The upside is that as a connected educator the odds of you finding ways to meet all those needs is much greater. You make connections to incredible people who show you a little glimpse of that balance. George and I have talked about this a lot, and he references Yong Zhao’s quote that basic academic expectations should be the floor, not the ceiling.
Here’s the thing..you CAN do both. You can create a culture that allows your teachers to take risks. Your students can collaborate and create, and be successful within standardized measures. Technology allows you to combine personalized learning opportunities, while maintaining high academic expectations. It requires an innovative mindset and a willing to go beyond your basic curriculum guide, but it can be done.
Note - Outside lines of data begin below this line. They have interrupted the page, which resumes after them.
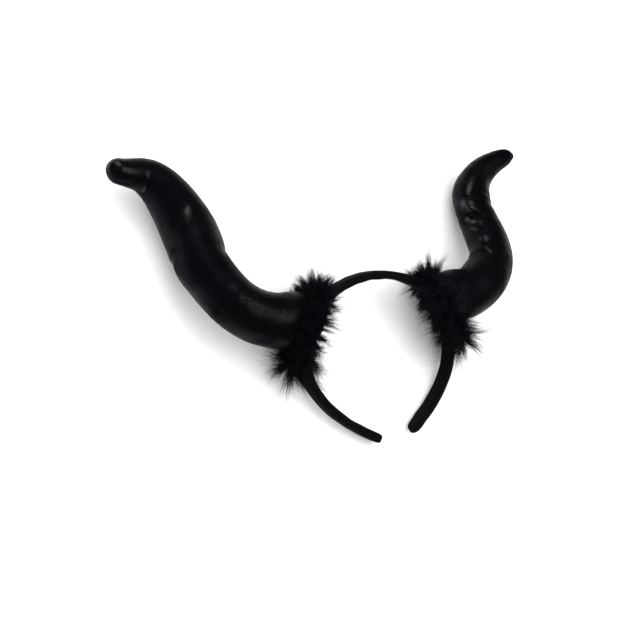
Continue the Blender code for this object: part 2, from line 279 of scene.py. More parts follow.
# along, out, back, up and radius, from root to tip
HORN_ROWS = {
    "left": np.array([
        (0.00, 0.00, 0.00, 0.00, 0.97),
        (0.05, 0.07, 0.00, 0.04, 0.95),
        (0.14, 0.19, -0.06, 0.05, 0.93),
        (0.25, 0.375, -0.04, 0.12, 0.88),
        (0.36, 0.505, 0.10, 0.255, 0.84),
        (0.47, 0.565, 0.38, 0.41, 0.90),
        (0.58, 0.56, 0.68, 0.54, 0.95),
        (0.69, 0.61, 0.91, 0.735, 0.87),
        (0.79, 0.69, 1.00, 0.87, 0.73),
        (0.88, 0.79, 0.97, 0.94, 0.58),
        (0.95, 0.895, 0.89, 0.965, 0.45),
        (1.00, 1.00, 0.82, 0.99, 0.33),
    ]),
    "right": np.array([
        (0.00, 0.00, 0.00, 0.00, 0.97),
        (0.05, 0.07, 0.00, 0.04, 0.98),
        (0.14, 0.195, -0.06, 0.05, 0.99),
        (0.25, 0.375, -0.04, 0.145, 0.98),
        (0.36, 0.49, 0.10, 0.285, 0.90),
        (0.47, 0.535, 0.38, 0.43, 0.87),
        (0.58, 0.56, 0.68, 0.58, 0.81),
        (0.69, 0.60, 0.91, 0.70, 0.82),
        (0.79, 0.675, 1.00, 0.83, 0.70),
        (0.88, 0.82, 0.97, 0.95, 0.51),
        (0.95, 0.955, 0.89, 1.00, 0.36),
        (1.00, 1.01, 0.82, 1.01, 0.24),
    ]),
}
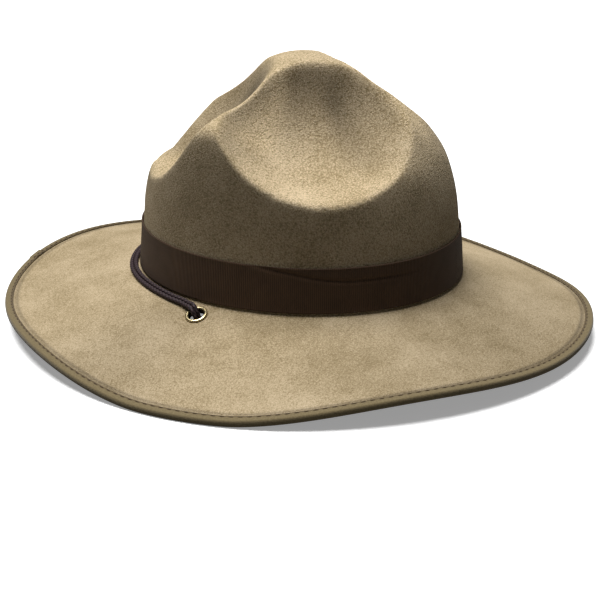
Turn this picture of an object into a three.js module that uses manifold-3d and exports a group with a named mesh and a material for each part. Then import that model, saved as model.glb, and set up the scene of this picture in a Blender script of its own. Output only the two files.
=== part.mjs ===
// Wide-brim felt hat with a four-dent peaked crown, a ribbon band, a bound brim edge,
// two brass eyelets and a flat twin chin cord. Millimetres, +Z up, front of the hat at -Y.
// The origin lies on the surface that the brim rests on, under the middle of the hat.
import * as THREE from "three";
import { mergeVertices } from "three/addons/utils/BufferGeometryUtils.js";
import Module from "manifold-3d";

// Head opening and crown: outside of the felt where the crown meets the brim
const headHalfLength = 101.8;
const headHalfWidth = 85.8;
const crownHeight = 136;
const crownBaseHeight = 34.9;
const crownForward = 3.4;
const peakForward = 4.5;
const feltThickness = 2;
const crownFillet = 1.6;

// Brim
const brimWidth = 83.2;
const brimDrawIn = 1.6;
const brimWaveHeight = 10;
const brimRestDepth = 1.2;
const brimRestSoftness = 0.8;
const brimDish = 1.12;

// Hat band
const bandHeight = 27.5;
const bandThickness = 1.1;
const bandLift = 2;
const bandGap = 0.3;

// Binding of the brim edge
const bindingThickness = 1;
const bindingWidth = 5.5;
const bindingGap = 0.3;
const lapLength = 13;
const lapThickness = 0.7;
const lapRamp = 0.6;
const noseRoundOut = 0.7;
const noseRoundUp = 0.75;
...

Last year we piloted ipads in each classroom for our district. As a campus that hadn’t historically chosen to spend their funds in that manner, there was a huge learning curve. I was very clear that I wasn’t going to mandate a level of use, just that our expectation was to find a way they could be integrated within our core content areas, seamlessly. They could crawl or they could run, they just couldn’t stand still. We had scaffolded trainings each month, we allowed students to teach us, and we shared our successes and failures, publically. The lessons we learned and risks that were taken were organic. If I had mandated a minimum expectation of use, that’s exactly what I would have gotten. By giving them the freedom to try and to fail, there were huge gains seen across the campus. Even my most resistent, my most hesitant, was emboldened to TRY. Just last week, one of my rockstars had her students create a guide BY students, for students and parents detailing what the STAAR expository expectations look like. Another veteran teacher? Created flipped lessons using seesaw to help parents understand how her 2nd graders were learning about fractions. If you as the administrator set the tone and allow the risks, they will happen.
Don’t be confused by what you think you HAVE to do…get excited about all that you CAN do.
PS: Can we discuss the awesomeness that is our 2017? I am on a road trip, in a loud and crazy snack filled car…and can still share these thoughts?? Amazing.